Vien Phuong also remembered the occasion well. “She was a very good dancer and member of the cultural group. She had been dancing at Nha Be, but when we heard she was pregnant
we called her back to Cu Chi because, though it is hard to believe, Cu Chi was safer than Nha Be. When she came back to Cu Chi we suggested she should go and live among the people, but she refused. She said she was a performer and anyway she was well known by the people and the puppets [those who worked for the South Vietnamese government]. She said if she lived in an enemy-controlled area she would be arrested. The woman was carrying her first baby. We were all living underground then; there were no more houses left above. When she felt her first pains we thought she would have the baby in the morning; usually the enemy raided in the morning. I knew it was time to get her a midwife nurse to deliver the baby, as the one nurse in our tunnel section could not do it herself. I left the tunnel to look for a midwife and bring her back. A plane was circling overhead and I was running and trying to hide from the plane. They only needed to see one person and the attacks would start again. Finally I got a message to a doctor at the military hospital. He arrived, but only just in time.”

Dang Thi Lanh continued: “I think the doctor arrived at about one o'clock. I was already off the hammock, lying on the floor on a mat, and that's just where my daughter was born. There was hot water, medicine, and a bandage. The birth took about an hour. It was very painful, very painful. There was no change of clothing, we had only a handkerchief for the baby. I was worried about infection, with so much earth around, but it must have been clean enough in there for there was no infection. They put my daughter in another hammock and I was able to give her milk from my breast, but there was very little. The baby stayed with me for twenty hours and drank a little sugared water when I was unable to give her milk. After the big American operation was over they took me and the baby to Trung Lap, where the local mothers' association looked after us. It was an enemy-controlled area during the day, but at night it was controlled by the Communists. Six months later I returned to the tunnels, singing and dancing with the original troupe. My grandfather looked after Tranh Thi Hien.

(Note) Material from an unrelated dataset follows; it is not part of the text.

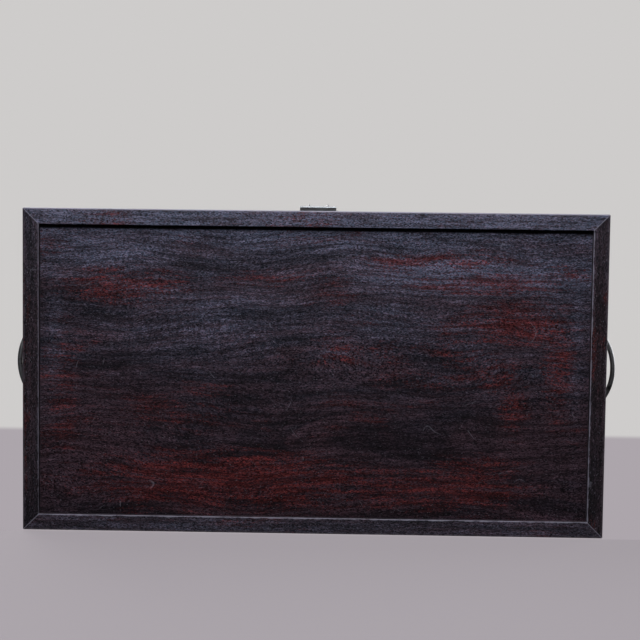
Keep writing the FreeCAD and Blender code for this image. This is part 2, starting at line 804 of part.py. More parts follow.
for name, side in (("left", LEFT), ("right", RIGHT)):
    hingeLeaf(f"hinge_{name}_body_leaf", side, -1, bodyLeafNails)
    hingeLeaf(f"hinge_{name}_lid_leaf", side, 1, lidLeafNails)
    body = newBody(f"hinge_{name}_pin")
    sketch = sketchOn(body, "YZ_Plane", size.hinge_place * side)
    circle(sketch, hingeAxisY, seamMiddle, size.hinge_pin)
    pad(body, sketch, size.leaf_width + size.barrel_gap * 2, symmetric=True)
nails("hinge_nails_body", BACK, leafFace, bodyLeafNails)
nails("hinge_nails_lid", BACK, leafFace, lidLeafNails)


# Bail handles


eyeSide = size.eye_thickness / 2 + size.bail_side_gap
armY = size.eye_half_span - eyeSide - size.bail_shoulder
knobY = size.eye_half_span + eyeSide + size.bail_ball


def bailCentre():
    # The bent wire's middle line on the right end, from the front eye to the back eye
    pivotOff = size.bail_pivot_off.value
    elbowOff = size.bail_elbow_radius.value + size.bail_rest_gap.value
    elbowY = armY.value - size.bail_elbow_inset.value
    elbowDrop = size.bail_elbow_drop.value
    bulge = size.bail_bulge.value
    drop = size.bail_drop.value
    half = [(pivotOff, armY.value, 0.0),
            ((pivotOff + elbowOff) / 2, (armY.value + elbowY) / 2,
             elbowDrop * ARM_MIDDLE),
            (elbowOff, elbowY, elbowDrop * ARM_END)]
    # The grip bows outwards as an arc in plan and eases down to its lowest point
    sag = bulge - elbowOff
    arcRadius = (elbowY * elbowY + sag * sag) / (2 * sag)
    for share in GRIP_STATIONS:
        y = elbowY * share
        off = bulge - (arcRadius - math.sqrt(arcRadius * arcRadius - y * y))
        fall = elbowDrop + (drop - elbowDrop) * math.sqrt(1 - share * share)
        half.append((off, y, fall))
    whole = half + [(bulge, 0.0, drop)] + [(p, -y, d) for p, y, d in reversed(half)]
    x0 = halfLength.value
    z0 = bailPivotZ.value
    return [FreeCAD.Vector(x0 + p, -y, z0 - d) for p, y, d in whole]


def bailShape():
    # A grip that is thickest in the middle, with a pivot stub and a knob at each end
    curve = Part.BSplineCurve()
    curve.interpolate(bailCentre())
    first, last = curve.FirstParameter, curve.LastParameter
    thin = size.bail_elbow_radius.value
    thick = size.bail_grip_radius.value
    rings = []
    for i in range(GRIP_RINGS):
        share = i / (GRIP_RINGS - 1)
        at = first + (last - first) * share
        radius = thin + (thick - thin) * math.sin(math.pi * share) ** GRIP_SWELL
        ring = Part.Circle(curve.value(at), curve.tangent(at)[0], radius)
        rings.append(Part.Wire(ring.toShape()))
    shape = Part.makeLoft(rings, True, False)
    x = halfLength.value + size.bail_pivot_off.value
    z = bailPivotZ.value
    for end in (FRONT, BACK):
        base = FreeCAD.Vector(x, end * armY.value, z)
        out = FreeCAD.Vector(0, end, 0)
        stub = Part.makeCylinder(size.bail_stub.value, knobY.value - armY.value, base, out)
        shoulder = Part.makeSphere(size.bail_shoulder.value, base)
        knob = Part.makeSphere(size.bail_ball.value, FreeCAD.Vector(x, end * knobY.value, z))
        shape = shape.fuse([stub, shoulder, knob])
    return shape


def bail(label, side):
    # The left handle is the right one mirrored across the box
    item = doc.addObject("Part::Feature", label)
    item.Label = label
    shape = bailShape()
    if side == LEFT:
        shape = shape.mirror(FreeCAD.Vector(), FreeCAD.Vector(1, 0, 0))
    item.Shape = shape
    item.Placement = FreeCAD.Placement()
    made.append(item)


def eyePost(label, side, end):
    # A split pin with an eye, driven through rosette and wall and spread inside
    body = newBody(label)
    y = size.eye_half_span * end
    z = bailPivotZ
    x = (halfLength + size.bail_pivot_off) * side
    hole = size.bail_stub + size.running_fit
    sketch = sketchOn(body, "XZ_Plane", -y)
    circle(sketch, x, z, hole + size.eye_wall)
    ring = pad(body, sketch, size.eye_thickness, symmetric=True)
    roundEdges(body, ring, size.eye_wall * EYE_SOFTNESS,
               lambda e: e.Curve.TypeId == "Part::GeomCircle")
    sketch = sketchOn(body, "YZ_Plane", (innerHalfLength - size.post_leg_thickness) * side)
    circle(sketch, y, z, size.post_radius)
    reach = size.post_leg_thickness + size.wall + size.bail_pivot_off - hole - size.eye_wall
    pad(body, sketch, reach + size.eye_wall * POST_IN_EYE, back=side == LEFT)
    sketch = sketchOn(body, "YZ_Plane", (innerHalfLength - size.post_leg_thickness) * side)
    legHalf = size.post_leg_half
    rectangle(sketch, y - legHalf, y + legHalf,
              z - size.post_leg_length, z + size.post_leg_length)
    pad(body, sketch, size.post_leg_thickness, back=side == LEFT)
    sketch = sketchOn(body, "XZ_Plane", -y)
    circle(sketch, x, z, hole)
    pocket(body, sketch, size.eye_thickness * 2, symmetric=True)


def rosette(label, side, end):
    # A round washer plate with a softened rim
    body = newBody(label)
    sketch = sketchOn(body, "YZ_Plane", halfLength * side)
    y = size.eye_half_span * end
    circle(sketch, y, bailPivotZ, size.rosette_radius)
    disc = pad(body, sketch, size.rosette_thickness, back=side == LEFT)
    face = (halfLength + size.rosette_thickness) * side
    roundEdges(body, disc, size.rosette_thickness * ROSETTE_DOME,
               lambda e: near(e.BoundBox.XMin, face.value) and near(e.BoundBox.XMax, face.value))
    sketch = sketchOn(body, "YZ_Plane", halfLength * side)
    circle(sketch, y, bailPivotZ, size.post_radius + size.hole_fit)
    pocket(body, sketch)


for name, side in (("left", LEFT), ("right", RIGHT)):
    bail(f"bail_{name}", side)
    for place, end in (("front", FRONT), ("back", BACK)):
        eyePost(f"eye_post_{name}_{place}", side, end)
        rosette(f"rosette_{name}_{place}", side, end)

# Check every object, then write one file for each piece

doc.recompute()
for item in doc.Objects:
    if "Invalid" in item.State or "Error" in item.State:
        raise RuntimeError(f"{item.Label} failed: {item.State}")
for item in made:
    if item.Shape.isNull() or not item.Shape.isValid():
        raise RuntimeError(f"{item.Label} has no valid shape")
for item in made:
    item.Shape.exportStep(f"parts/{item.Label}.step")
print(len(made), "pieces written")
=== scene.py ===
import math
import bpy
from mathutils import Matrix, Vector


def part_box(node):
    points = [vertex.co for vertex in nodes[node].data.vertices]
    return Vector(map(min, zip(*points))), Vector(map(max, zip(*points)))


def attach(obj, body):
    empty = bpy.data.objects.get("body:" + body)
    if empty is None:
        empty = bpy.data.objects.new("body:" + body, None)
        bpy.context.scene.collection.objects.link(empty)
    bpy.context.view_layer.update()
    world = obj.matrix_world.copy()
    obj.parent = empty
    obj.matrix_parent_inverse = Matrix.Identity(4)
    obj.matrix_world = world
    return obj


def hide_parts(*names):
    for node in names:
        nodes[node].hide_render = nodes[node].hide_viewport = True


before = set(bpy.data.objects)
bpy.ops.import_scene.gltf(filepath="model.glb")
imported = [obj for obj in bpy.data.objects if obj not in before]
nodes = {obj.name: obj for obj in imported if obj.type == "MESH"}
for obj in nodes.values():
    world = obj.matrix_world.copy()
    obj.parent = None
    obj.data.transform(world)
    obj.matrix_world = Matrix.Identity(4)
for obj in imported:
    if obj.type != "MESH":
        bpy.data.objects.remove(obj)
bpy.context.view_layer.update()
print("frame loaded,", len(nodes), "nodes")

# Measures of the box in m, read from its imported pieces
mm = 0.001
halfLength = -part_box("left_wall")[0].x
halfDepth = -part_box("front_wall")[0].y
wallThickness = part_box("front_wall")[1].y + halfDepth
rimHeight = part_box("front_wall")[1].z
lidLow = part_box("lid_front_wall")[0].z
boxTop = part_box("lid_front_wall")[1].z
plateFace = -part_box("lock_plate_lower")[0].y
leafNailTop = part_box("hinge_nails_body")[1].y
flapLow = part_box("hasp_flap")[0].z

# Small helpers for colours, nodes and objects


def paint(red, green, blue):  # a colour as the eye reads it, 0 to 255
    def linear(part):
        part /= 255
        return part / 12.92 if part <= 0.04045 else ((part + 0.055) / 1.055) ** 2.4
    return (linear(red), linear(green), linear(blue), 1.0)


def feed(tree, socket, value):
    if isinstance(value, bpy.types.NodeSocket):
        tree.links.new(value, socket)
    elif value is not None:
        socket.default_value = value


def addNode(tree, kind, **settings):
    made = tree.nodes.new(kind)
    for key, value in settings.items():
        setattr(made, key, value)
    return made


def calc(tree, operation, first, second=None, third=None, clamp=False):
    made = addNode(tree, "ShaderNodeMath", operation=operation, use_clamp=clamp)
    for socket, value in zip(made.inputs, (first, second, third)):
        feed(tree, socket, value)
    return made.outputs[0]


def times(tree, first, second, clamp=False):
    return calc(tree, "MULTIPLY", first, second, clamp=clamp)


def vectorCalc(tree, operation, first, second=None, scale=None):
    made = addNode(tree, "ShaderNodeVectorMath", operation=operation)
    feed(tree, made.inputs[0], first)
    feed(tree, made.inputs[1], second)
    feed(tree, made.inputs[3], scale)  # the scale's socket, which has no name to find until it is in use
    return made.outputs[1 if operation == "LENGTH" else 0]


def parts(tree, vector):  # x, y and z of a vector
    made = addNode(tree, "ShaderNodeSeparateXYZ")
    feed(tree, made.inputs[0], vector)
    return made.outputs[0], made.outputs[1], made.outputs[2]


def together(tree, x, y, z):
    made = addNode(tree, "ShaderNodeCombineXYZ")
    for socket, value in zip(made.inputs, (x, y, z)):
        feed(tree, socket, value)
    return made.outputs[0]


def ease(tree, value, low, high, lowOut=0.0, highOut=1.0):  # smooth step from low to high
    made = addNode(tree, "ShaderNodeMapRange", interpolation_type="SMOOTHSTEP")
    for label, amount in (("Value", value), ("From Min", low), ("From Max", high),
                          ("To Min", lowOut), ("To Max", highOut)):
        feed(tree, made.inputs[label], amount)
    return made.outputs["Result"]


def between(tree, mask, atNone, atFull):  # one amount where the mask is 0, another where it is 1
    return ease(tree, mask, 0.0, 1.0, atNone, atFull)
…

“I stayed in the tunnels until 1968 and then joined the Tet offensive in Go Vap. After that I returned to the tunnels until 1970, when I returned to Saigon city to work for the revolution. I was caught that July and sent to prison for three months. I
was tortured by the ARVN soldiers and an American who was in the cell. They beat me up and passed electricity through my body. Eventually, on 19 May 1975, I was reunited with my daughter. She was nearly eight years old. I had hardly seen her since I left her with my grandfather. All her childhood had gone by without me. Then I was reunited with my husband. He was very seriously wounded and has been unable to work since. We get a state pension; we live in one room. It was worth it. Would I do it again? That's a very hard question to answer. It was a valuable experience. Tranh Thi Hien is sixteen now, is at school, attends night classes, and wants to become a doctor. I had my second daughter, Tranh Dang Minh Hien, in a hospital. It was nice. It was all much easier.”